======== Data excerpt

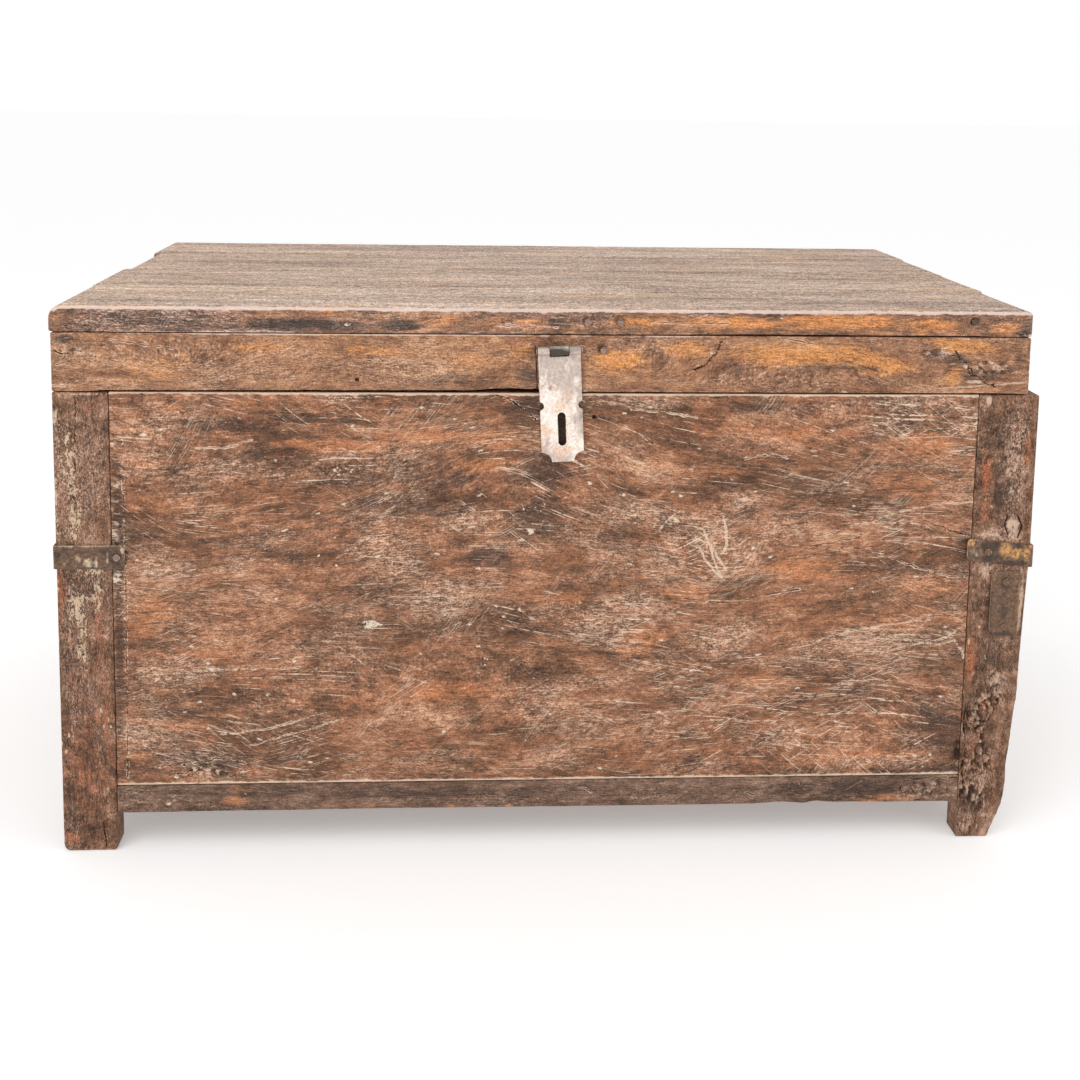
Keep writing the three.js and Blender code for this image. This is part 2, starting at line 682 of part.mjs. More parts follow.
const windowHalf = haspMiddleKnuckle / 2 + fitGap;
const haspBack = leafFront - haspLeafGap;
let haspStrap = toSolid(standFacingFront(sheet(haspOutline(), haspThickness), haspBack));
haspStrap = haspStrap.subtract(
  block([-windowHalf, windowHalf], [haspBack - haspThickness - cutOverrun, haspBack + cutOverrun],
    [-haspWindowDrop, cutOverrun]));
haspStrap = joinRods(haspStrap, haspKnuckles.outer, haspKnuckleRadius, 0, 0);
haspStrap = boreRod(haspStrap, 0, haspWidth, haspPinRadius, 0, 0);
piece('hasp_strap', haspStrap, haspSteel, haspHolder);

// Countersunk nails of the fixed leaf, flush with its face
function flushNailProfile(grow, over) {
  const shank = nailShankRadius + grow;
  return new THREE.LatheGeometry([
    new THREE.Vector2(0, -nailShankLength - grow),
    new THREE.Vector2(shank, -nailShankLength - grow),
    new THREE.Vector2(shank, -flushHeadHeight),
    new THREE.Vector2(flushHeadRadius + grow, 0),
    new THREE.Vector2(flushHeadRadius + grow, over),
    new THREE.Vector2(0, over),
  ], nailSides);
}

for (const [side, x] of [['left', -haspLeafNailSpan / 2], ['right', haspLeafNailSpan / 2]]) {
  const place = new THREE.Vector3(x, leafFront, -haspLeafNailDrop);
  const name = `hasp_${side}_nail`;
  piece(name, toSolid(turnTo(flushNailProfile(0, 0), outOfFront, place)), nailIron, haspHolder);
  const hole = turnTo(flushNailProfile(fitGap, cutOverrun), outOfFront, place);
  cutPiece('hasp_leaf', toSolid(hole));
  cutPiece('lid_front_apron', toSolid(hole.clone().applyMatrix4(haspHolder.matrix)));
}

// The scene graph, shifted so that the origin lies under the middle of the whole
for (const [name, { solid, finish, holder }] of pieces) {
  const mesh = new THREE.Mesh(toGeometry(solid), new THREE.MeshStandardMaterial(finish));
  mesh.name = name;
  holder.add(mesh);
}
chest.add(haspHolder);
chest.position.y = haspKnuckleRadius - hingeBarrelRadius;

export default chest;
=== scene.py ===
"""Looks of a storage chest of hand-sawn hardwood, with iron corner straps, a hanging hasp and rear hinges.

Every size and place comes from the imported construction. Each board is modelled anew as a worn board in the
space of the one it stands for, and each iron piece as a forged one. Lengths in the tables are millimetres,
and everything is built in metres. X runs right along the front, Y to the back, Z up.
"""
import logging
import math
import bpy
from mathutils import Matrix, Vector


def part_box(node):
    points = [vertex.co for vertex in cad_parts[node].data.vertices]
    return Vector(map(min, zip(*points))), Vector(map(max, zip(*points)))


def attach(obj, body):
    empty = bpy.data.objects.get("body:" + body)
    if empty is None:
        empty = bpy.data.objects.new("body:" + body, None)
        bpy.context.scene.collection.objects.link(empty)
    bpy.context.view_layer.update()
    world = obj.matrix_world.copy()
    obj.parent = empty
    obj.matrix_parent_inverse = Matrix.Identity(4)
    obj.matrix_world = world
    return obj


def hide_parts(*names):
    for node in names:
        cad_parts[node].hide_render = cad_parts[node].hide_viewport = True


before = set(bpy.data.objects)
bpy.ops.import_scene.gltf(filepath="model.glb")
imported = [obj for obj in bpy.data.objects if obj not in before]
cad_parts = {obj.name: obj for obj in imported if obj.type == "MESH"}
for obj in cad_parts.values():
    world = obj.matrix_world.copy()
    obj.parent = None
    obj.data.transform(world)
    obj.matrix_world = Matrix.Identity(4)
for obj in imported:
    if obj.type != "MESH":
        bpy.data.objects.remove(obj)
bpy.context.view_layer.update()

import zlib
from dataclasses import dataclass
from enum import Enum
from typing import Any, Callable

import bpy
import numpy as np
from mathutils import Matrix, Vector

MM = 0.001
SAME = 1e-5     # metres: closer than this is the same place
SHORT = 1e-4    # metres: an edge that runs less than this along an axis doesn't lie along it
FACING = 0.9    # the part of a normal along an axis above which its face looks that way
QUICK_CELL_FACTOR = 1.0
log = logging.getLogger("chest")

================

Quote the listing above, but only from the line that shows "cad_parts[node].hide_render = cad_parts[node].hide_viewport" through the line that shows "bpy.data.objects.remove(obj)".

        cad_parts[node].hide_render = cad_parts[node].hide_viewport = True


before = set(bpy.data.objects)
bpy.ops.import_scene.gltf(filepath="model.glb")
imported = [obj for obj in bpy.data.objects if obj not in before]
cad_parts = {obj.name: obj for obj in imported if obj.type == "MESH"}
for obj in cad_parts.values():
    world = obj.matrix_world.copy()
    obj.parent = None
    obj.data.transform(world)
    obj.matrix_world = Matrix.Identity(4)
for obj in imported:
    if obj.type != "MESH":
        bpy.data.objects.remove(obj)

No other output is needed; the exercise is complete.